In the case of Vernon v. Plumas Lumber Co., 71 Cal. App. 112 [234 Pac. 869, 872], the court said: “The rule is well established that a prisoner is entitled to a hearing within a reasonable time after his arrest, and that a delay for an unreasonable time in bringing him before the magistrate for examination constitutes false imprisonment,” citing authorities. The duty of an officer to bring the prisoner, arrested without warrant, before a magistrate, that proceedings for a trial may be instituted, and that he may have an opportunity to give bail or otherwise procure his release is even more imperative than if a warrant had been issued before arrest. (11 R. C. L. 801.)

There is no evidence that any efforts were made by appellant to comply with the requirements of said section 849 of the Penal Code, nor was there any evidence tending to justify this delay. It appears from the evidence that magistrates having jurisdiction of the offense for which respondent was imprisoned were easily accessible.

It has been held that a delay of from one and a half to four hours in failing to take a prisoner before the magistrate, arrested by an officer without a warrant, constitutes false imprisonment. (Vernon v. Plumas Lumber Co., supra; Gomez v. Scanlan, 155 Cal. 528 [102 Pac. 12] ; Keefe v. Hart et al., 213 Mass. 476 [Ann. Cas. 1914A, 716, 100 N. E. 558].)

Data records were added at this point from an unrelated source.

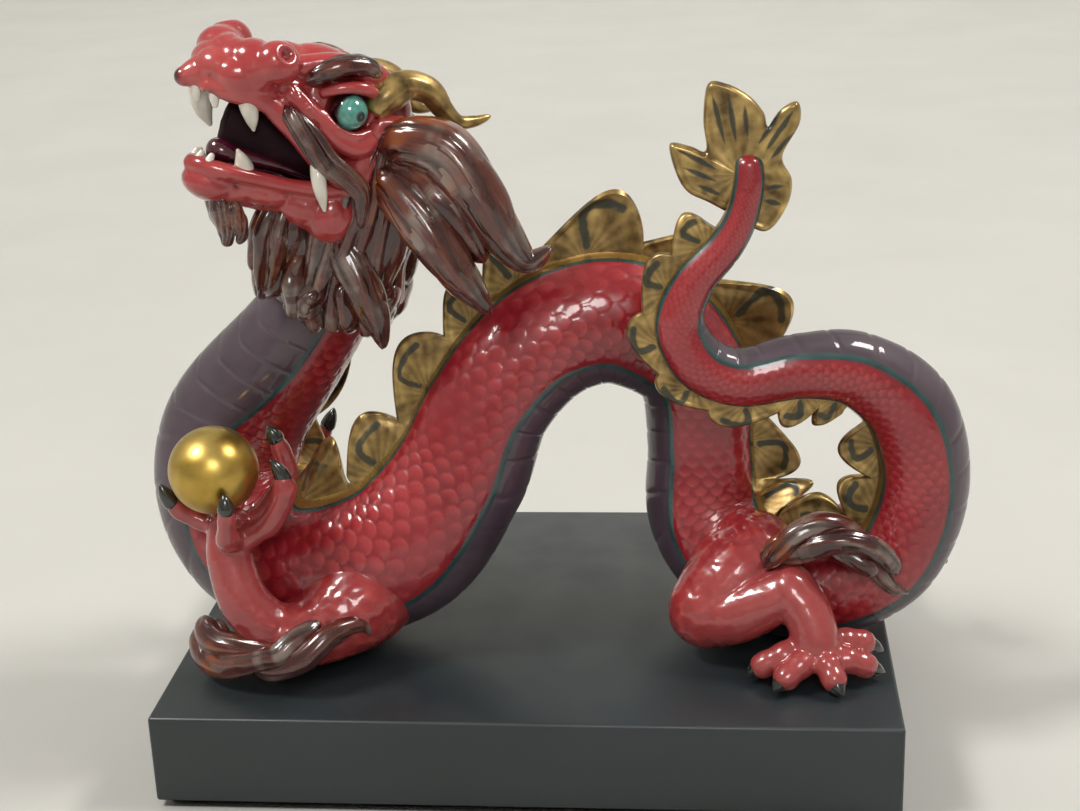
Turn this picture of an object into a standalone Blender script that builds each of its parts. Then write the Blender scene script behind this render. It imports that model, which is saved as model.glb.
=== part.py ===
"""Porcelain dragon holding a gilt ball, on a lacquered wooden plinth.

Lengths are in millimetres until a mesh is made, where MM turns them into metres. +Z is up, +X runs from
the head's end to the tail's end, and -Y is the side on which the ball is held out. The origin is the
centre of the plinth's underside.
"""
import math

import bmesh
import bpy
import numpy as np
from mathutils import Matrix, Vector

MM = 0.001
PLINTH_WIDTH = 330.0
PLINTH_DEPTH = 234.0
BLOCK_HEIGHT = 42.0
BLOCK_EDGE = 1.5
FELT_HEIGHT = 3.0
FELT_INSET = 5.0
PLINTH_TOP = FELT_HEIGHT + BLOCK_HEIGHT
GAP = 0.35
LIMB_GAP = 0.8
BALL_RADIUS = 20.0
BALL_CENTRE = (-137.0, -72.0, 145.0)
EYE_RADIUS = 8.0
FRONT = Vector((0.0, -1.0, 0.0))
UP = Vector((0.0, 0.0, 1.0))

# The head's own frame: forward to the nose, near side, and up through the brow.
HEAD_CENTRE = Vector((-80.0, -31.0, 299.0))
HEAD_FORWARD = Vector((-0.792, -0.495, 0.357)).normalized()
HEAD_NEAR = Vector((0.530, -0.848, 0.0)).normalized()

RED = ((0.42, 0.018, 0.030), 0.12, 0.0)
GOLD = ((0.60, 0.38, 0.10), 0.30, 0.9)
LUSTRE = ((0.13, 0.045, 0.025), 0.18, 0.3)
IVORY = ((0.80, 0.76, 0.68), 0.15, 0.0)
PLUM = ((0.06, 0.01, 0.02), 0.20, 0.0)
TURQUOISE = ((0.10, 0.32, 0.30), 0.10, 0.0)
LACQUER = ((0.012, 0.012, 0.014), 0.38, 0.0)
FELT = ((0.02, 0.02, 0.02), 0.95, 0.0)

# The body from throat to tail tip: x, y, z, half depth, half height, turn of the belly to the front.
BODY = np.array([
    (-81, -12, 223, 22, 23, 50),
    (-114, -2, 181, 28, 29, 50),
    (-143, 0, 144, 32, 35, 34),
    (-150, -8, 115, 32, 35, 20),
    (-136, -21, 91, 32, 36, 8),
    (-104, -34, 81, 32, 35.5, 2),
    (-61, -37, 95, 33, 37, 0),
    (-34, -31, 127, 30, 33, 0),
    (-18, -24, 161, 28, 30, 0),
    (5, -14, 186, 29, 31, 0),
    (32, -6, 195, 30, 32, 0),
    (56, -2, 188, 30, 32, 0),
    (75, 0, 166, 27, 28, 0),
    (78, -2, 132, 26, 26, 0),
    (80, -8, 98, 27, 28, 0),
    (100, -20, 76.5, 27, 28.5, 0),
    (133, -30, 71, 24, 25, 0),
    (165, -30, 86.5, 24, 22.5, 0),
    (178.5, -26, 120, 23, 21.5, 0),
    (171.5, -27, 155.5, 21.5, 21, 0),
    (149, -33, 177, 17, 18, 0),
    (123, -41, 182, 14.5, 15.5, 0),
    (96, -47, 179, 13.5, 14, 0),
    (78, -50, 187, 13, 13.5, 0),
    (69, -52, 205, 11.5, 12, 0),
    (75, -52, 224, 10, 10.5, 0),
    (88.5, -51, 239.5, 8.7, 9.2, 0),
    (95.5, -50.5, 252, 7.8, 8.2, 0),
    (98.8, -49.5, 266, 7.3, 7.7, 0),
    (98.5, -48.5, 278.5, 6.2, 6.6, 0),
], dtype=float)

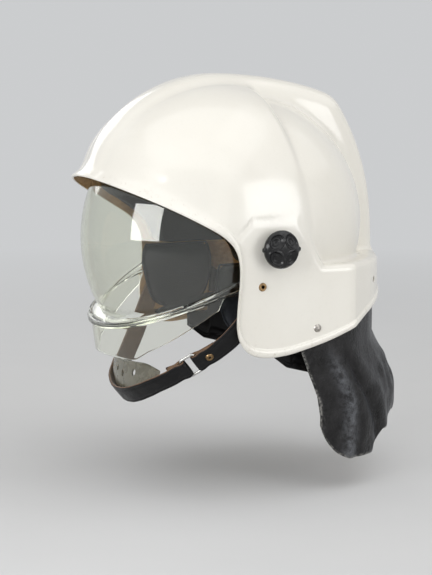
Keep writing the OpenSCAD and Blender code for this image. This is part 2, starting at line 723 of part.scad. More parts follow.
chin_rows = [[[75, -86.5, -118.8], [0.3, -0.63, 0.72]], [[66, -94, -124.6], [0.27, -0.66, 0.7]],
    [[50, -101.2, -132.6], [0.18, -0.67, 0.72]], [[30, -105.4, -139.4], [0.08, -0.65, 0.75]],
    [[8, -105, -142.6], [0.02, -0.64, 0.77]], [[-17.4, -100.1, -143], [-0.06, -0.64, 0.77]],
    [[-44.5, -90.8, -138.6], [-0.15, -0.6, 0.78]], [[-63.5, -79.7, -132.5], [-0.25, -0.55, 0.79]]];
right_rows = [[[-80, -66, -121.5], [-0.3, -0.5, 0.8]], [[-93, -52.5, -107], [-0.28, -0.55, 0.78]],
    [[-102.5, -40.5, -91], [-0.15, -0.62, 0.76]], [[-strap_mid_x + 3, -30, -74], [-0.05, -0.75, 0.65]],
    [[-strap_mid_x + 0.5, -21.5, -58], [0, -0.87, 0.5]], [[-strap_mid_x, -16.5, -46], [0, -0.95, 0.3]],
    [[-strap_mid_x, strap_rivet_y, strap_rivet_z], [0, -0.98, 0.17]],
    [[-strap_mid_x, -11.8, -22], [0, -0.99, 0.1]]];

// Main strap from the buckle's front bar round the chin to the right rivet, with its free end inside
module front_strap() {
    bar = buckle_l / 2;
    tail = [[at_buckle(bar + 15, -layer - 2.2), buckle_up], [at_buckle(bar + 6, -layer - 0.2), buckle_up]];
    wrap = bar_wrap(bar, -1);
    color("black") difference() {
        strap_solid(concat(tail, [for (i = [len(wrap) - 1:-1:0]) wrap[i]],
            [[at_buckle(bar + 6, layer), buckle_up]], strap_curve(concat(chin_rows, right_rows), 3)),
            strap_w, strap_t);
        across(strap_rivet_y, strap_rivet_z, strap_shank_d);
    }
}

// Carries its children to a place along the buckle's line: x up across it, y along it, z out of it
module on_buckle(a) {
    at = at_buckle(a, 0);
    multmatrix([[buckle_up[0], buckle_along[0], buckle_out[0], at[0]],
        [buckle_up[1], buckle_along[1], buckle_out[1], at[1]],
        [buckle_up[2], buckle_along[2], buckle_out[2], at[2]], [0, 0, 0, 1]]) children();
}

// Bent wire frame between the two straps
module buckle_frame() {
    long = strap_w / 2 + buckle_gap + buckle_wire / 2;
    short = buckle_l / 2;
    color("silver") on_buckle(0) for (k = [-1, 1]) {
        translate([0, k * short, 0]) rotate([0, 90, 0])
            cylinder(d = buckle_wire, h = 2 * long, center = true, $fn = small_fn);
        translate([k * long, 0, 0]) rotate([90, 0, 0])
            cylinder(d = buckle_wire, h = 2 * short, center = true, $fn = small_fn);
        for (j = [-1, 1]) translate([j * long, k * short, 0]) sphere(d = buckle_wire, $fn = small_fn);
    }
}

// Hollow rivet through both layers of the folded strap
module loop_rivet() {
    face = layer + strap_t / 2;
    color("goldenrod") on_buckle(-buckle_l / 2 - fold_l * 0.52) difference() {
        union() {
            translate([0, 0, face])
                cylinder(d1 = loop_rivet_d, d2 = loop_rivet_d - 1.6, h = 1.1, $fn = small_fn);
            cylinder(d = loop_rivet_d / 2, h = 2 * face + 0.2, center = true, $fn = small_fn);
            translate([0, 0, -face - 1]) cylinder(d = loop_rivet_d - 0.6, h = 1, $fn = small_fn);
        }
        cylinder(d = loop_rivet_d / 2 - 1.4, h = 20, center = true, $fn = small_fn);
    }
}

cup_rim = [[67.5, -92, -113.4], [49, -97.8, -109], [29, -102.3, -110], [8, -103.6, -111.2],
    [-17, -101, -110.8], [-42, -93, -110.5], [-58, -84, -114]];

// Moulded chin cup, its foot against the inside of the strap
module chin_cup() {
    rows = strap_curve([for (i = [1:7]) chin_rows[i]], 3);
    rim = curve(cup_rim, 3);
    n = len(rows) - 1;
    mid = [6, -62, -118];
    function inward(i) = let (a = rows[min(i + 1, n)][0] - rows[max(i - 1, 0)][0])
        unit(cross(a, rows[i][1]));
    function section(i) = let (foot = rows[i][0] + inward(i) * (strap_t / 2 + 0.5), w = rows[i][1],
        low = foot - w * 6, high = foot + w * 1.5, top = rim[i],
        belly = (high + top) / 2 + unit(top - mid) * 2)
        curve([low, high, belly, top], 2);
    outer = [for (i = [0:n]) section(i)];
    inner = [for (i = [0:n]) [for (p = outer[i]) p + unit(mid - p) * cup_t]];
    color("ivory") sheet_solid(inner, outer);
}

shell();
impact_liner();
crown_pad();
sweatband();
nape_band();
cheek_pad_left();
cheek_pad_right();
pivot_bush_left();
pivot_bush_right();
strap_rivets();
strap_washers();
curtain_rivets();
curtain_washers();
neck_curtain();
visor();
knob_left();
knob_right();
spring_washers();
knob_screws();
side_strap();
front_strap();
buckle_frame();
loop_rivet();
chin_cup();
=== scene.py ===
import math

import bmesh
import bpy
import numpy as np
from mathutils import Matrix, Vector


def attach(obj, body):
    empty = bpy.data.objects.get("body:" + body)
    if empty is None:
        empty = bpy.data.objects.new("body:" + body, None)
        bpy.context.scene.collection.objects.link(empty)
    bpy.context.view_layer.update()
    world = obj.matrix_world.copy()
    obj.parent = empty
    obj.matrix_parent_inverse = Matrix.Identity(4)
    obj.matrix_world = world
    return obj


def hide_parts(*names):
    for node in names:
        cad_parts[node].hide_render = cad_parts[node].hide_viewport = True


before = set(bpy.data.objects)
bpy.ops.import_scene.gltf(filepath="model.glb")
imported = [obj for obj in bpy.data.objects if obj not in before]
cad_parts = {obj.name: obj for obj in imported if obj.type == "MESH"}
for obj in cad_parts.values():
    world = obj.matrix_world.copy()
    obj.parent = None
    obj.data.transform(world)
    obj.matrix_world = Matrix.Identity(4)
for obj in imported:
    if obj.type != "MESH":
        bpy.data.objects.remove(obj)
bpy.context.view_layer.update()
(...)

In the instant case respondent was imprisoned for more than thirty hours prior to any charge being preferred against him, with no opportunity of being released on bail or otherwise procuring his release. This, according to the authorities, was manifestly an unnecessary delay. Nor was there any evidence offered by appellant tending to justify this delay. Respondent was confined in jail for an unreasonable length of time as the result of his arrest by appellant. The arrest was made without a warrant, and appellant failed to take respondent before a magistrate for upwards of thirty hours after the arrest had been made. This was a plain violation of law and constitutes false imprisonment.

The judgment is affirmed.

Preston, P. J., and Plummer, J., concurred.